IELTS Task 2 is worth double Task 1 in the Writing band score calculation — yet many candidates approach it without understanding the specific errors that keep their score at Band 6. These mistakes are not about general English ability; they are specific to IELTS essay writing conventions and can be corrected through targeted practice. This guide covers the 10 most impactful Task 2 errors.
1Mistakes 1–3: Task Response Errors
Mistake 1 — Not addressing all parts of the question: the most impactful Task Response error. Many Task 2 questions have two parts ('Discuss the causes of X and suggest some solutions'). Addressing only one part automatically limits the Task Response score to Band 5. Fix: identify all parts of the question by underlining them before planning. Mistake 2 — Taking no clear position: in opinion questions ('Do you agree or disagree?'), partial positions ('On one hand, yes; on the other hand, no') are acceptable in Discussion essays but confuse opinion questions. Fix: decide your position in the planning phase and maintain it throughout the essay. Mistake 3 — Answering a different question: some candidates are so focused on a prepared essay template that they fail to adjust for the specific question asked. Fix: always spend 30 seconds identifying the exact question type (opinion, discussion, problem-solution, advantages-disadvantages) before planning.
2Mistakes 4–6: Development and Coherence Errors
Mistake 4 — Underdeveloped body paragraphs: a body paragraph that states a point without explanation or example ('Education is important because it helps people') stays at Band 5–6. Fix: use PEEL structure — make the Point, Explain it through logic, provide an Example, Link back to the question. Mistake 5 — Too many ideas, too little development: attempting to cover 4–5 ideas across two body paragraphs produces shallow coverage across all of them. Fix: limit to 2 main ideas across the essay and develop each fully. Mistake 6 — Missing or weak conclusion: a conclusion that introduces new ideas rather than summarising the main points confuses the essay's logic. Fix: write a 1–2 sentence conclusion that restates the thesis (paraphrased) and summarises the main points — no new arguments.
3Mistakes 7–9: Language Errors
Mistake 7 — Vocabulary repetition: repeating the exact vocabulary from the question throughout the essay without paraphrasing indicates limited Lexical Resource.

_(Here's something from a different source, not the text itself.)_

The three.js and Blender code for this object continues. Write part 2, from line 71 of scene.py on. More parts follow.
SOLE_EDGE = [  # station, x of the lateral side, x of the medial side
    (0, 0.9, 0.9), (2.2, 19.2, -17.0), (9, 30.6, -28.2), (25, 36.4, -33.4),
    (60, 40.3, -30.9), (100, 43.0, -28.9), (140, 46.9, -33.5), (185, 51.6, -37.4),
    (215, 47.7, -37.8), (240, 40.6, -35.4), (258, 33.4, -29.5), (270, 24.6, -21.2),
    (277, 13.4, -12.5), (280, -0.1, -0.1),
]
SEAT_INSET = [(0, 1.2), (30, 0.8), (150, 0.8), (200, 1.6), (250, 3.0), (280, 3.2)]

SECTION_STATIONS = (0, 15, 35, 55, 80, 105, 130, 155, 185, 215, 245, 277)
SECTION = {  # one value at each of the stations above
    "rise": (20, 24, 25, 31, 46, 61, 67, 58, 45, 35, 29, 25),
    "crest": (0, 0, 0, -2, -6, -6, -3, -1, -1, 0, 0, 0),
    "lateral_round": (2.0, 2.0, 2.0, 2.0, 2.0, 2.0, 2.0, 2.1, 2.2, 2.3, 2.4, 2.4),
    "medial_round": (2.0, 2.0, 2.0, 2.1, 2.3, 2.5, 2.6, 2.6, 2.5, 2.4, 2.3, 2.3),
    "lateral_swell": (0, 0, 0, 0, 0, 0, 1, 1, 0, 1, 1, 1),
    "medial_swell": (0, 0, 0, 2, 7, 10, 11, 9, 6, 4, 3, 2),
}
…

Fix: for each key term in the question, prepare 2–3 paraphrases before writing, and rotate through them. Mistake 8 — Formulaic introductions: starting every essay with 'In the modern world...' or 'Since ancient times...' is recognised as a memorised formula and does not demonstrate authentic language use. Fix: write introductions that directly engage with the topic — paraphrase the question prompt, then state your position or introduce the discussion. Mistake 9 — Collocation errors: using vocabulary correctly in form but incorrectly in collocation ('make a damage', 'highly improve', 'strong poverty'). Fix: learn vocabulary in phrase/collocation pairs, not as isolated words.

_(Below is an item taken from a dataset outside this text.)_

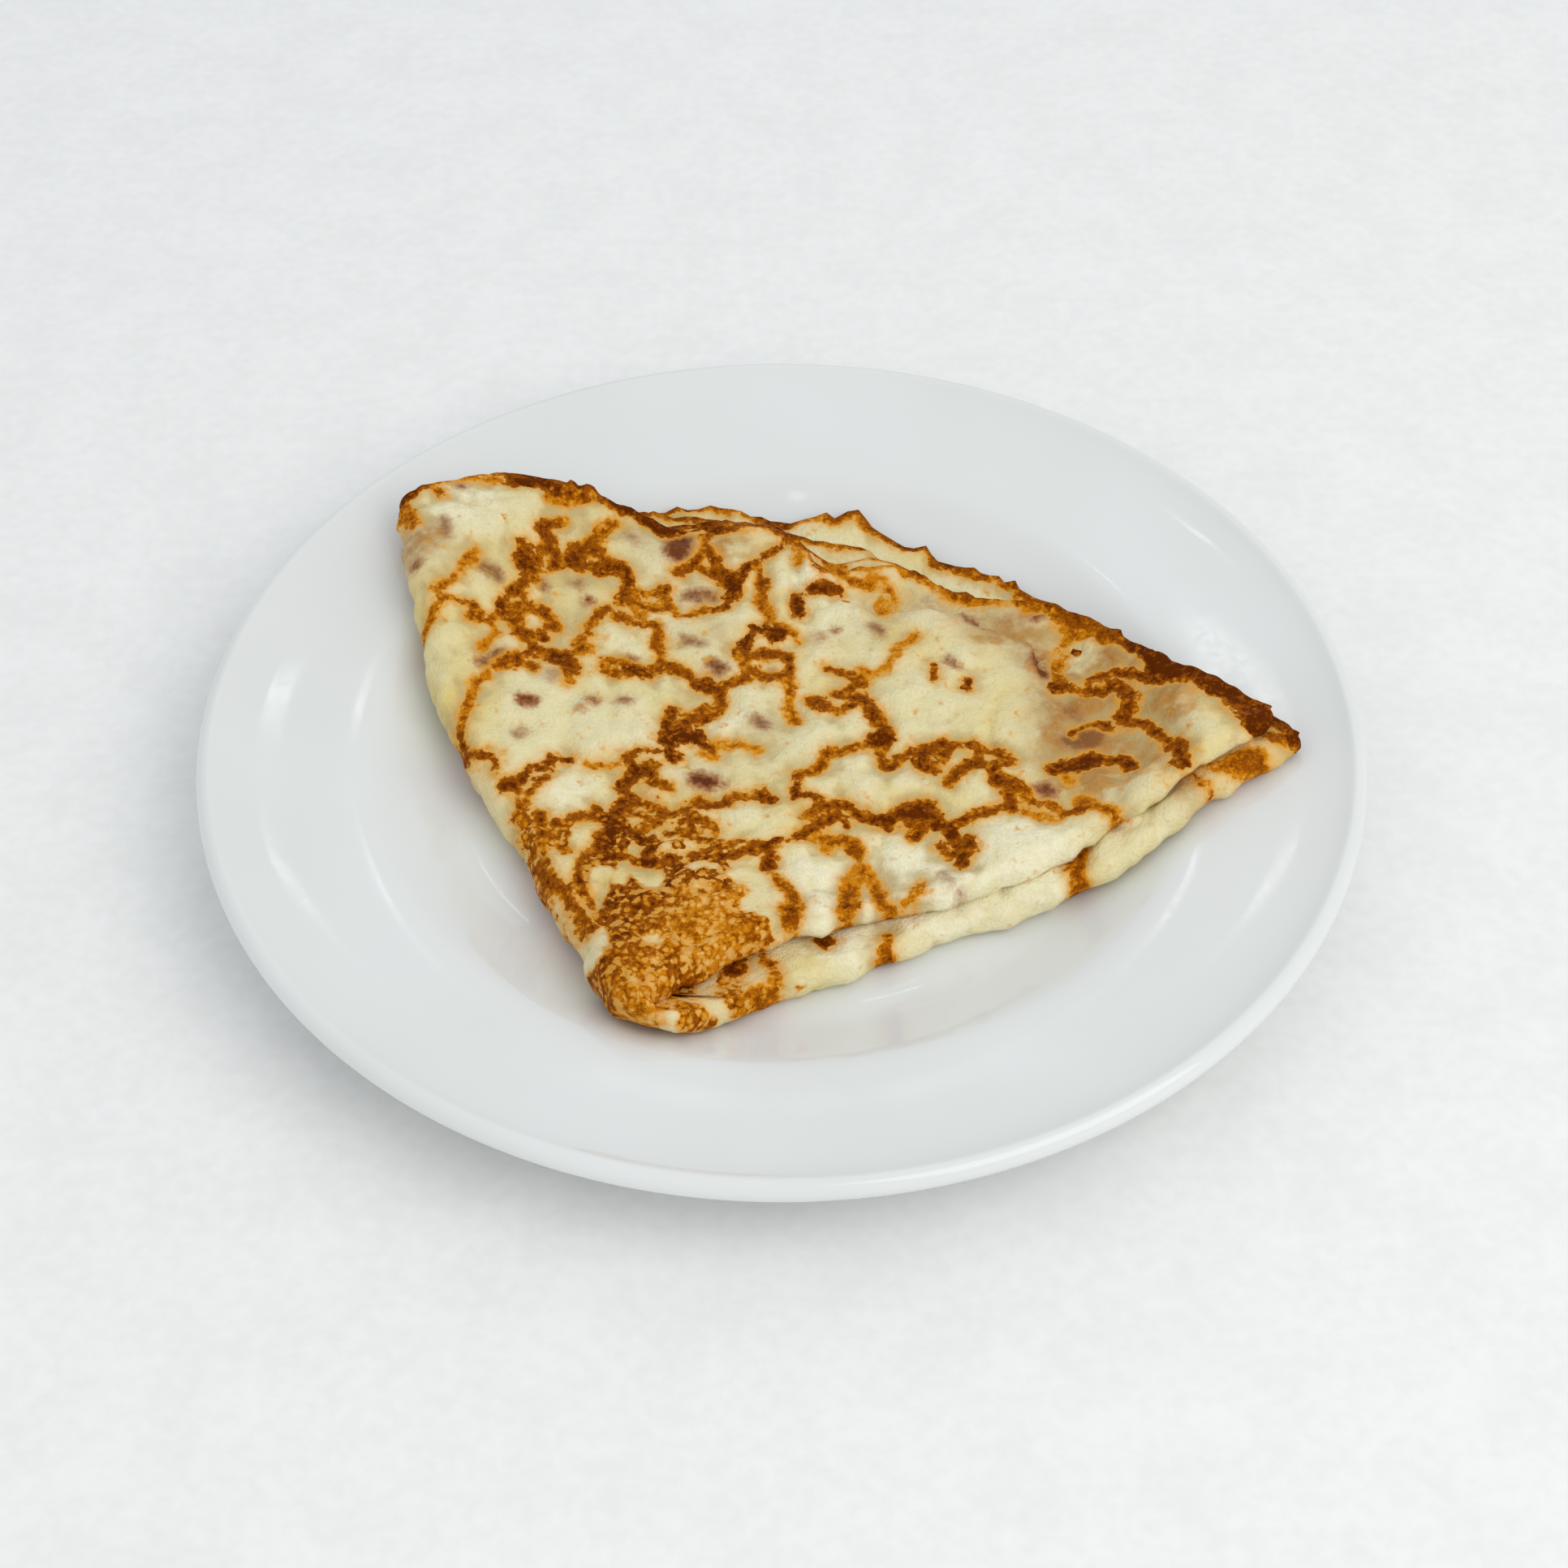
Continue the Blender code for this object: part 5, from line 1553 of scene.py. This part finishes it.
class CREPE_OT_stage(bpy.types.Operator):
    """Lay the floor, place the lights and the camera"""

    bl_idname = "crepe.stage"
    bl_label = "Stage"

    def execute(self, context):
        settings = context.scene.stage_settings
        mesh = bpy.data.meshes.new("floor")
        ways = ((-1, -1), (1, -1), (1, 1), (-1, 1))
        corners = [(x * FLOOR_REACH, y * FLOOR_REACH, 0) for x, y in ways]
        mesh.from_pydata(corners, [], [(0, 1, 2, 3)])
        floor = bpy.data.objects.new("floor", mesh)
        context.scene.collection.objects.link(floor)
        surface, tree, shader = new_surface("floor_paper")
        soft = grain(tree, place_of(tree), 14.0, 3.0)
        shade = tuple(0.94 * part for part in settings.floor)
        paper = blend(tree, ease(tree, soft, 0.3, 0.7), settings.floor, shade)
        plug(tree, shader.inputs["Base Color"], paper)
        plug(tree, shader.inputs["Roughness"], 0.8)
        mesh.materials.append(surface)
        soft_light("key", KEY_PLACE, KEY_SIZE, settings.key, KEY_COLOUR)
        for name, bearing, height, size in PANES:
            turn, up = np.radians((bearing, height))
            away = PANE_DISTANCE * np.cos(up)
            place = (away * np.cos(turn), away * np.sin(turn), PANE_DISTANCE * np.sin(up))
            area = size[0] * size[1]
            soft_light(name, place, size, np.pi * settings.pane * area, PANE_COLOUR)
        world = bpy.data.worlds.new("surroundings")
        world.use_nodes = True
        sky = world.node_tree.nodes["Background"]
        plug(world.node_tree, sky.inputs["Color"], SKY_COLOUR)
        plug(world.node_tree, sky.inputs["Strength"], settings.sky)
        context.scene.world = world
        context.scene.view_settings.view_transform = "Standard"
        place_camera(context.scene)
        return {"FINISHED"}


def place_camera(scene):
    """A long lens above the front of the plate, looking down at just under half a right angle."""
    elevation = np.radians(CAMERA_ELEVATION)
    data = bpy.data.cameras.new("camera")
    data.sensor_width = SENSOR_WIDTH
    data.lens = LENS
    data.clip_start = 0.01
    camera = bpy.data.objects.new("camera", data)
    back = Vector((0, -np.cos(elevation), np.sin(elevation)))
    camera.location = Vector(CAMERA_AIM) + CAMERA_DISTANCE * back
    camera.rotation_euler = (np.pi / 2 - elevation, 0, 0)
    scene.collection.objects.link(camera)
    scene.camera = camera


class CREPE_PT_panel(bpy.types.Panel):
    """The pieces and their settings"""

    bl_idname = "CREPE_PT_panel"
    bl_label = "Plate of Crepe"
    bl_space_type = "VIEW_3D"
    bl_region_type = "UI"
    bl_category = "Crepe"

    def draw(self, context):
        scene = context.scene
        for title, settings in (
            ("Plate", scene.plate_settings),
            ("Crepe", scene.crepe_settings),
            ("Stage", scene.stage_settings),
        ):
            box = self.layout.box()
            box.label(text=title)
            for name in settings.__annotations__:
                box.prop(settings, name)
        for operator in OPERATORS:
            self.layout.operator(operator.bl_idname)


SETTINGS = {
    "plate_settings": PlateSettings,
    "crepe_settings": CrepeSettings,
    "stage_settings": StageSettings,
}
OPERATORS = (CREPE_OT_plate, CREPE_OT_crepe, CREPE_OT_crumb, CREPE_OT_stage)


def register():
    for name, settings in SETTINGS.items():
        bpy.utils.register_class(settings)
        setattr(bpy.types.Scene, name, bpy.props.PointerProperty(type=settings))
    for kind in (*OPERATORS, CREPE_PT_panel):
        bpy.utils.register_class(kind)


def unregister():
    for kind in (CREPE_PT_panel, *reversed(OPERATORS)):
        bpy.utils.unregister_class(kind)
    for name, settings in reversed(SETTINGS.items()):
        delattr(bpy.types.Scene, name)
        bpy.utils.unregister_class(settings)


def main():
    register()
    bpy.ops.crepe.plate()
    bpy.ops.crepe.crepe()
    bpy.ops.crepe.crumb()
    bpy.ops.crepe.stage()


if __name__ == "__main__":
    main()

4Mistake 10: Word Count Errors
Mistake 10 — Word count below 250 or very significantly above: below 250 words results in a Task Response band penalty. Above approximately 350 words risks introducing errors and rarely improves scores. Many candidates either write just over 250 (insufficient development) or well over 400 (introduces errors, poor time management for Task 1). Fix: target 280–320 words consistently in Task 2. This range provides sufficient development without risking the error accumulation of very long responses. Count words in practice tests and calibrate your sense of what 280–320 words looks and feels like on paper — so you do not need to count word by word in the exam.
🎯 Key Takeaway
Task 2 Band 7 is achievable for most candidates within 4–6 weeks of targeted practice once these errors are identified. Prioritise: addressing all question parts (highest impact), developing 2 ideas fully using PEEL (second highest impact), and paraphrasing the question vocabulary (third highest impact). These three improvements alone typically produce 0.5–1.0 band improvement in Task Response.